Indeed, public perception is critical to shaping artists’ career trajectories, which makes young, emerging artists particularly scrupulous when it comes to brand association.

Many of the artists threatening to sue McDonald’s don’t want to be affiliated with the ad campaign’s (misleading, in their view) image of Bushwick as a poor neighborhood relatively untouched by gentrification. That image is particularly distasteful coming from a fast food chain that contributes to the neighborhood’s poverty, they argue, citing a dearth of supermarkets and access to nutritious food in Bushwick relative to other neighborhoods in New York City.

McDonald’s was also sued in October 2016 for copyright infringement by the estate of Dash Snow, the late street artist, for using his signature graffiti tag as décor for a McDonald’s restaurant in London. A California judge dismissed the lawsuit in January on the grounds of insufficient personal jurisdiction, since McDonald’s is headquartered in Delaware.

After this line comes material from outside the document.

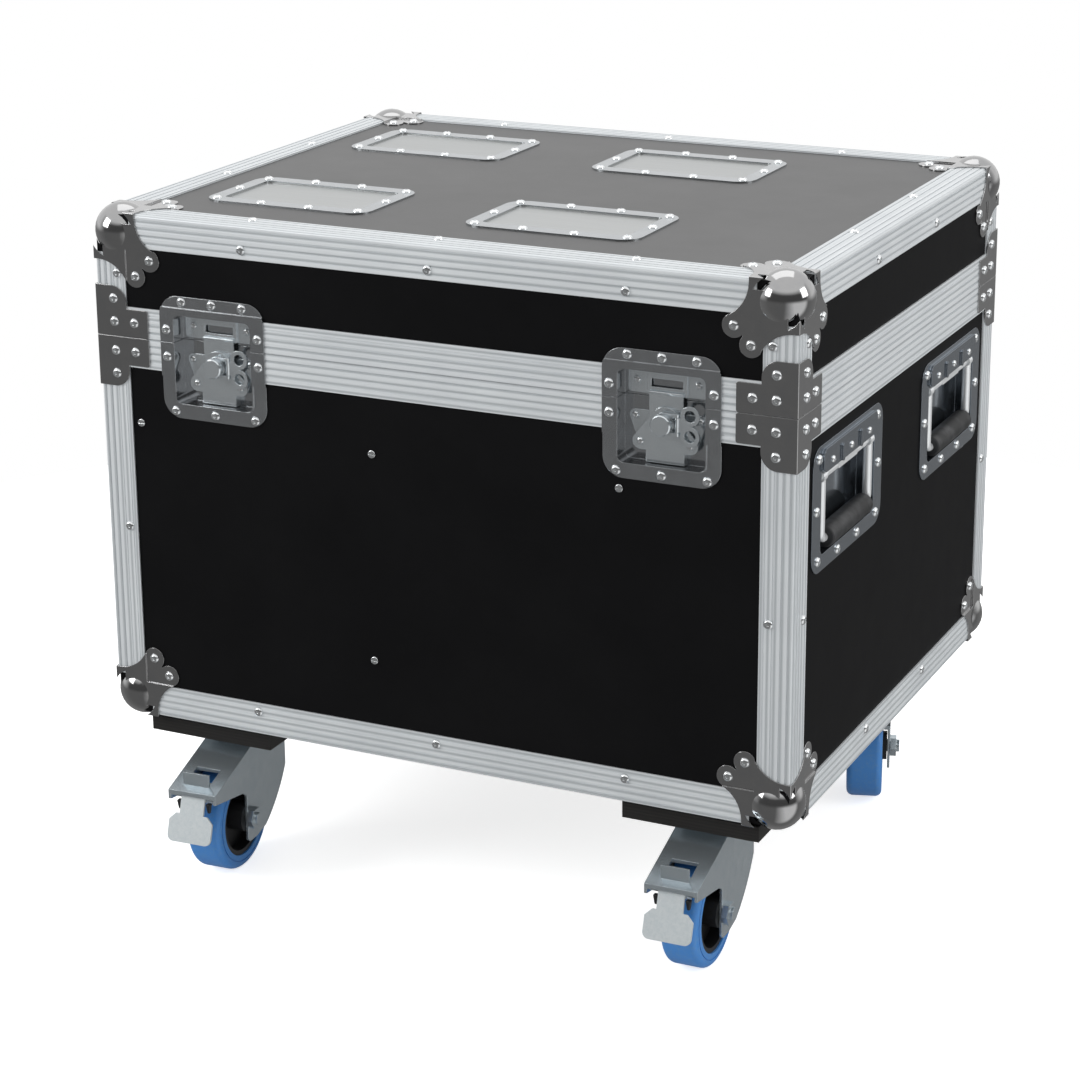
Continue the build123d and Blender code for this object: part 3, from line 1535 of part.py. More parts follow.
for name, spots, small_spots in rivet_groups:
    with BuildPart() as rivets:
        with Locations(*spots):
            add(rivet_head)
        with Locations(*small_spots):
            add(small_rivet_head)
    rivets.part.label = name
    export_step(rivets.part, f"parts/{name}.step")

screw_places = [(edge_leg + screw_edge_gap - half_width, screw_high_rise)]
screw_places += [(x, screw_high_rise) for x in divider_xs]
screw_places += [(divider_xs[0] - screw_low_shift, screw_low_rise)]
screw_spots = [on_face(front_face, x, case_bottom + rise, -edge_sheet) for x, rise in screw_places]
with BuildPart() as panel_screws:
    with Locations(*screw_spots):
        add(screw_head.part)
panel_screws.part.label = "panel_screws"
export_step(panel_screws.part, "parts/panel_screws.step")
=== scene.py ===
import json
import logging
import math
from dataclasses import dataclass, field
from enum import Enum

import bmesh
import bpy
from mathutils import Matrix, Vector


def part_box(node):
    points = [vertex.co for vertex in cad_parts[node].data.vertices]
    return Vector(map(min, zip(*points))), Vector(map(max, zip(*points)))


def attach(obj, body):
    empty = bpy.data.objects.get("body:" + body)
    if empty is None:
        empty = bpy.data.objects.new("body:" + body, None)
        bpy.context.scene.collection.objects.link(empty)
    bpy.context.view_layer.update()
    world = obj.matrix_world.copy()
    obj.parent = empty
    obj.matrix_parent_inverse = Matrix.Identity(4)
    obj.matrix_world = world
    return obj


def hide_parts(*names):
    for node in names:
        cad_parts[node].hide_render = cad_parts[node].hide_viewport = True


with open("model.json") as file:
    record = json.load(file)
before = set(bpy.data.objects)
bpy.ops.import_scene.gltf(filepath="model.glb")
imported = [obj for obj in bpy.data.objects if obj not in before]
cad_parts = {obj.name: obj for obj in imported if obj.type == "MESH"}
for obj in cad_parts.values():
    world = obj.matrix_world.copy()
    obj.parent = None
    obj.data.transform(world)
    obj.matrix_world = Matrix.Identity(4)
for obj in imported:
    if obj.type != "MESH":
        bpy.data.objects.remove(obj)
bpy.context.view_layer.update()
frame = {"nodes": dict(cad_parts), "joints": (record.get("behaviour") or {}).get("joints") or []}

MM = 0.001
ROUND = 0.5  # a bevel's profile that makes a quarter circle
log = logging.getLogger("flight_case")


def linear(code: str) -> tuple[float, float, float, float]:
    """Turn an sRGB hex colour into the linear colour that a shader socket takes.

    Args:
        code: six hex digits, such as "c8cacc".

    Returns:
        Linear red, green and blue, then 1 for full alpha.
    """
    found = []
    for start in (0, 2, 4):
        value = int(code[start:start + 2], 16) / 255
        found.append(value / 12.92 if value <= 0.04045 else ((value + 0.055) / 1.055) ** 2.4)
    return (*found, 1.0)


def feed(node: bpy.types.Node, settings: dict | None = None, links: dict | None = None) -> None:
    """Set what a node holds and link what comes into it.

    Args:
        node: the node.
        settings: attributes by name, and input values by input name or number.
        links: output sockets by the name or number of the input that they feed.
    """
    for key, value in (settings or {}).items():
        if isinstance(key, str) and hasattr(node, key):
            setattr(node, key, value)
        else:
            node.inputs[key].default_value = value
    for key, socket in (links or {}).items():
        node.id_data.links.new(socket, node.inputs[key])


def add_node(
    tree: bpy.types.NodeTree, kind: str, settings: dict | None = None, links: dict | None = None
) -> bpy.types.Node:
    """Add one shader node with its settings and its incoming links.

    Args:
        tree: node tree that the node joins.
        kind: Blender's name of the node type, without the ShaderNode in front.
        settings: what feed() sets.
        links: what feed() links.

    Returns:
        The new node.
    """
    node = tree.nodes.new(f"ShaderNode{kind}")
    feed(node, settings, links)
    return node


class Run(Enum):
    """Ways that the drawn lines of a profile can run, by the number of the axis."""

    WIDTH = 0
    DEPTH = 1
    HEIGHT = 2


@dataclass(frozen=True)
class Case:
    """Outer sizes of the case body in metres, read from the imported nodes."""

    half_width: float
    half_depth: float
    middle_y: float

    @classmethod
    def measured(cls) -> "Case":
        """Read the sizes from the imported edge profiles.

        Returns:
            The case's sizes.
        """
        low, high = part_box("base_edge_profiles")
        return cls(
            half_width=(high.x - low.x) / 2,
            half_depth=(high.y - low.y) / 2,
            middle_y=(high.y + low.y) / 2,
        )


def new_material(name: str) -> tuple[bpy.types.Material, bpy.types.Node, bpy.types.NodeTree]:
    """Make a material with a principled surface.

    Args:
        name: the material's name.

    Returns:
        The material, its surface node and its node tree.
    """
    material = bpy.data.materials.new(name)
    material.use_nodes = True
    return material, material.node_tree.nodes["Principled BSDF"], material.node_tree


@dataclass(frozen=True)
class PhenolicLaminate:
    """Birch plywood faced with pressed phenolic laminate: near black, satin, finely pebbled."""

    name: str = "phenolic_laminate"
    colour: str = "121213"
    worn_colour: str = "151516"
    pebble_mm: float = 1.1
    pebble_depth_mm: float = 0.2
    mark_mm: float = 111.0
    roughness: float = 0.42
    roughness_spread: float = 0.04
    specular: float = 0.03
    bump: float = 0.08

    def build(self) -> bpy.types.Material:
        """Build the material.

        Returns:
            The material.
        """
        material, surface, tree = new_material(self.name)
        where = add_node(tree, "TexCoord").outputs["Object"]
        # A pressed sheet shows a soft pebble that scatters the light, and faint hand marks
        pebble = add_node(
            tree, "TexNoise",
            {"Scale": 1 / (self.pebble_mm * MM), "Detail": 3.0, "Roughness": 0.6}, {"Vector": where},
        )
        marks = add_node(
            tree, "TexNoise",
            {"Scale": 1 / (self.mark_mm * MM), "Detail": 4.0, "Roughness": 0.65}, {"Vector": where},
        )
        blend = add_node(
            tree, "MapRange", {"From Min": 0.35, "From Max": 0.75}, {"Value": marks.outputs["Fac"]}
        )
        tint = add_node(
            tree, "Mix",
            {"data_type": "RGBA", 6: linear(self.colour), 7: linear(self.worn_colour)},
            {0: blend.outputs[0]},
        )
        rough = add_node(
            tree, "MapRange",
            {
                "From Min": 0.3, "From Max": 0.7,
                "To Min": self.roughness - self.roughness_spread,
                "To Max": self.roughness + self.roughness_spread,
            },
            {"Value": marks.outputs["Fac"]},
        )
        bump = add_node(
            tree, "Bump",
            {"Strength": self.bump, "Distance": self.pebble_depth_mm * MM},
            {"Height": pebble.outputs["Fac"]},
        )
        feed(
            surface, {"Specular IOR Level": self.specular},
            {"Base Color": tint.outputs[2], "Roughness": rough.outputs[0], "Normal": bump.outputs[0]},
        )
        return material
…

But a judge handed down a significant victory in March to another group of street artists engaged in a protracted legal battle against real estate developers who razed a Long Island City neighborhood known as 5 Pointz (alternately described as “the mecca for street art” and the “U.N. of graffiti”), replacing it with luxury high rises.

When the artists learned that developers were planning to construct condominiums over their graffiti mecca, they sued to protect their work in 2013—and their complaint was dismissed. The real estate developers proceeded to whitewash their murals months before demolition was scheduled to begin, and without giving the graffiti artists minimum notice required by law to attempt to protect their work.

In 2015, the artists filed another lawsuit claiming that their work was protected under the Visual Artists Rights Acts of 1990 (VARA), which grants visual artists the right to prevent destruction of a work of “recognized stature” that they created, even if they don’t technically own that work.

The developers countered that VARA doesn’t apply to the 5 Pointz case because even though the artists in question are well-known, the works that were destroyed were not of “recognized stature.” The judge disagreed: on March 31, he ruled that there was sufficient evidence for the 5 Pointz VARA case to go to trial.

Coming from a high-profile copyright lawyer like Gerber, the letter threatening legal action against McDonald’s is the latest sign that the debate over street artists’ rights is reaching a tipping point.

“It’s been an ongoing conversation and it’s really coming to a head,” said Beau Stanton, one of the artists whose work was featured in the McDonald’s promo without his consent. “The advertising industry has been very slow to accept that the artists maintain the rights to these images,” said Stanton, adding that he refers to himself—not coincidentally—as a muralist and a public artist rather than a street artist. “The term ‘street art’ is clearly a marketable thing right now, and the advertising world is utilizing it heavily in pitching to brands.”

Gerber declined to reveal compensation estimates but clarified that numbers will be negotiated with McDonald’s if the artists move forward with legal action. The Bushwick Collective has not been implicated by the aggrieved artists.

“From our perspective, the issue is with McDonald’s,” said Gerber. “We hope that [McDonald’s] does the right thing so that we can resolve this amicably, but we’re keeping all options open.”

McDonald's did not return a request for comment.